1. International students learning Economics: the UK context
Many international students come to the UK to study economics attracted both by the history of economics in the UK and the excellent teaching and research reputation of many Economics departments. The following quotes*(note 1) suggest that international students enjoy the intellectual challenge of studying in institutions with a high reputation and believe that Economics will give them the opportunity to pursue a wide range of good careers in either the private or public sector:
‘The opportunity to study at a prestigious institution of international repute, and the promise of intellectual stimulation.’
‘I wanted to be part of one of the most appreciated educational systems in the developed world.’
When asked about the best aspects of their Economics course in the UK, students include the quality of teaching and the international environment*:
‘Excellent teachers: have a deep knowledge of the subject and know how to transmit it to the students.’
‘Meet different people from all over the world, being independent.’
‘Meeting international students and learning more about other cultures.’
International competition for quality and cost-effective Economics education is rapidly increasing. UK HE strives to remain an attractive destination for international students, and even expand international recruitment, but faces deep challenges (see for example, Sastry and Bekhradnia, 2007). Despite evidence of the UK’s competitive advantage in international education at both undergraduate and postgraduate levels (Universities UK, 2015, 2016), politically-driven restrictions are also shaping the sector's international reputation (Pells, 2016; Adams, 2016; Beall, 2017; Conlon, Ladher and Halterbeck, 2017).
International students in UK universities provide many benefits, with EU students alone reportedly generating £3.7bn for the UK economy and supporting in excess of 34,000 jobs (Universities UK, 2014). But there also a number of challenges posed by international students. UK Economics lecturers have varied responses to the number and diversity of international students in classes, some seeing this as beneficial to students’ learning and others highlighting the difficulties.(note 2)

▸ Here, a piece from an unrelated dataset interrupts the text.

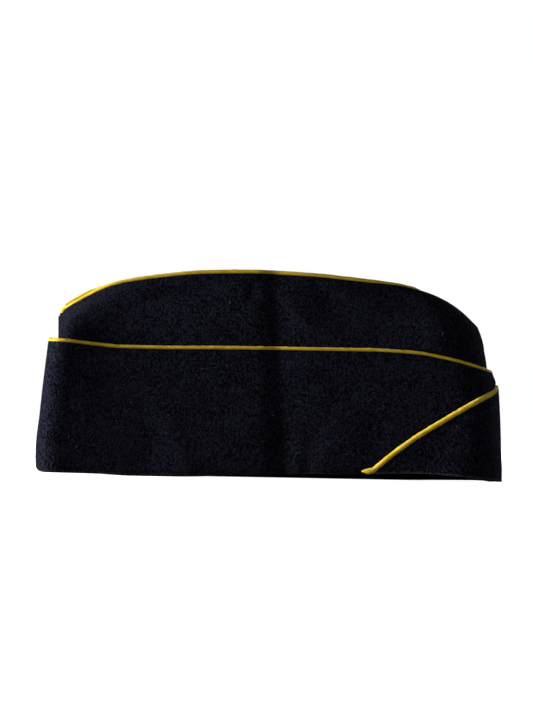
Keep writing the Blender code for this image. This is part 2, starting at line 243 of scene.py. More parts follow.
# The middle of a curtain's piping on its own side, as a share of the curtain's height. Past the front,
# the left one slants down to the rim and the right one dips under it.
CURTAIN_TOP = Table(
    "along right left",
    (-1.000, 1.035, 1.035),
    (-0.934, 1.029, 1.029),
    (-0.822, 1.008, 1.008),
    (-0.688, 0.991, 0.991),
    (-0.500, 0.990, 0.990),
    (-0.200, 0.997, 0.997),
    (0.455, 1.000, 1.000),
    (0.657, 0.987, 0.984),
    (0.791, 0.951, 0.930),
    (0.859, 0.925, 0.875),
    (0.926, 0.891, 0.800),
    (0.957, 0.872, 0.765),
    (0.981, 0.857, 0.742),
    (0.995, 0.845, 0.735),
    (1.000, 0.835, 0.733),
)
DIAGONAL = Table(
    "along height",
    (0.400, 0.068),
    (0.450, 0.072),
    (0.484, 0.113),
    (0.514, 0.159),
    (0.643, 0.330),
    (0.772, 0.473),
    (0.901, 0.607),
    (0.957, 0.664),
    (0.981, 0.688),
    (0.995, 0.712),
    (1.000, 0.733),
)
HIDDEN_TOP = Table(
    "along height",
    (0.950, 0.600),
    (0.981, 0.700),
    (0.995, 0.800),
    (1.000, 0.835),
)

# How high each side of the rim is lifted off the floor, as a share of the highest arch.
RIM_LIFT = Table(
    "along right left",
    (-1.00, 0.28, 0.28),
    (-0.75, 0.20, 0.16),
    (-0.60, 0.00, 0.10),
    (-0.42, 0.00, 0.00),
    (-0.08, 0.42, 0.00),
    (0.42, 0.78, 0.00),
    (0.62, 1.00, 0.00),
    (0.75, 0.90, 0.06),
    (0.93, 0.40, 0.12),
    (1.00, 0.05, 0.05),
)
print("ridge is highest at, mm:", round(RIDGE.rows[RIDGE.rows[:, 1].argmax(), 0] * CAP_LENGTH / MM, 1))

# %% [markdown]
# ## The walls of the cap
#
# All the layers follow one wall, and differ only in how deep they lie. Seen from above, the wall's x
# follows a cosine, which crowds the points at the two rounded ends where they are needed, and its y
# comes from the plan's fullness. Its square root makes the ends round. Towards the top a higher power
# makes the front end narrower, and a lower one makes the back corner squarer.

# %% A place on the walls


def lengthwise(u):
    """How far along the cap u lies: the cosine of pi * u, 1 at the front and -1 at the back."""
    return np.cos(np.pi * u)


def rim_height(u):
    """The lowest point of the folded rim above the floor."""
    along = lengthwise(u)
    lift = np.where(u < 0, RIM_LIFT.read("right", along), RIM_LIFT.read("left", along))
    return RIM_ARCH * lift


def crown_bottom(u):
    """The lower edge of the crown, which hangs inside the fold of the hem."""
    return rim_height(u) + CURTAIN_CLOTH + FOLD_RISE


def wall(u, height, depth, side):
    """x and y of the wall: x goes with lengthwise, y with a power of the plan's fullness there."""
    share = height / CURTAIN_HEIGHT
    taper = np.minimum(share, 1)
    back = INNER_BACK + CAP_LENGTH * CROWN_ENDS.read("back_lean", share)
    front = INNER_FRONT - CAP_LENGTH * CROWN_ENDS.read("front_lean", share)
    width = INNER_HALF_WIDTH - CROWN_TAPER * taper
    along = lengthwise(u)
    inner_x = (front + back) / 2 + (front - back) / 2 * along
    at_front = smooth_step(*ROUNDING_CHANGES, along)
    back_power = BACK_ROUNDING[0] + BACK_ROUNDING[1] * taper
    front_power = FRONT_ROUNDING[0] + FRONT_ROUNDING[1] * taper
    swell = PLAN.read("fullness", along) ** (back_power * (1 - at_front) + front_power * at_front)
    return inner_x + depth * along, side * (SEAM_GAP / 2 + (width + depth) * swell)


# %% [markdown]
# ## Folds and dents
#
# A cap that is kept folded in a drawer has one sharp crease across it, a few shorter ones beside it,
# and soft dents where it was held. They could be sculpted or simulated, but a fold is a simple thing:
# seen in section it is a bell, often steeper on one flank than on the other, and it fades out towards
# its ends. So each is a row of a table, in millimetres, with its middle, its lean, its ends, the width
# of both flanks and its depth, which is negative for a hollow. Moving all points of the cloth at
# once by the sum of the rows gives the same result every time.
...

The importance of motivation in academic learning is recognised by many authors (for examples see Maclellan, 2005 and Lanzt, 2007). When we ask cohorts of international and UK lecturers and teachers ‘what constitutes a good lecturer or teacher?’ the responses show that, irrespective of cultural background, there is an expectation that the lecturer or teacher is fundamental in motivating students to learn. There is a shared understanding of the characteristics of a motivational lecturer or teacher that includes being passionate, enthusiastic and inspirational, combined with being knowledgeable, clear, structured, available and approachable.
Even the choice of a particular career direction can be influenced by a motivational lecturer or teacher (apart from status and money!). Equally, a number of postgraduate students choose to do research with the academic they find to be most motivating – including having an appealing website or writing in a manner perceived to be enthusiastic. In our experience, no subject in Economics is inherently impossible to make interesting: any subject can be made clear, interesting and motivating or, conversely, confusing, boring and de-motivating.
As lecturers and teachers we are potential role models to all students, and our behaviour ‘can have a significant impact on students’ Lantz (2007). We can therefore mediate openness to diverse ways of being, and contribute to developing and sustaining academic environments where international students feel valued, included and motivated. However, we may inadvertently propagate unhelpful stereotypes regarding other cultures.
Prior to their arrival in the UK, international students will have been successful learners; their skills, knowledge and command of English are to the level required by UK admission criteria, and they will have received advice regarding the challenges of living and studying in the UK. But the challenges encountered when they arrive are often manifested in such unexpected ways that students may struggle to settle into their academic lives. The opinions of individual international students are very important since those who are highly motivated by their experience in the UK can become excellent ambassadors, in turn motivating others. This is implicit in the following quotes:
‘I have always loved the British culture, history and the English language. So for me it was the only place where I wanted to study.’*
‘(…) I already had friends studying in the country.’
Students can now share their thoughts on social media, thus influencing the choices of other students.
Whilst UK universities have for many years organised activities specific to welcoming international students, particularly the induction week, there tends to be a separation of the social from the curricular, in that the presence of international students is visible and explicit in specifically designed social occasions, but invisible and barely implicit in learning and teaching contexts. Regarding this issue it is interesting to comment on the findings from the 2004 and 2008 Alumni Survey (Economics Graduates): the perceptions of alumni regarding their own awareness of cross-cultural issues has increased markedly from 2004 to 2008, but their perception of the role played by the degree itself for awareness of cross-cultural issues has not changed much. These results strongly suggest that there is a lot that can be done within learning and teaching of Economics to further support cross-cultural awareness and fluency of Economics graduates.
By developing an understanding of international students that acknowledges them as able, experienced learners who have been successful in other learning contexts, we can work from the constructive premise that the challenges faced are a result of conflicts between the expectations of the parties involved and their actual experience. International students can be an invaluable asset if we facilitate and value their participation in the learning community. Staff and students alike can gain wider, richer and internationalised perspectives of Economics, and of personal and social choices linked to culture.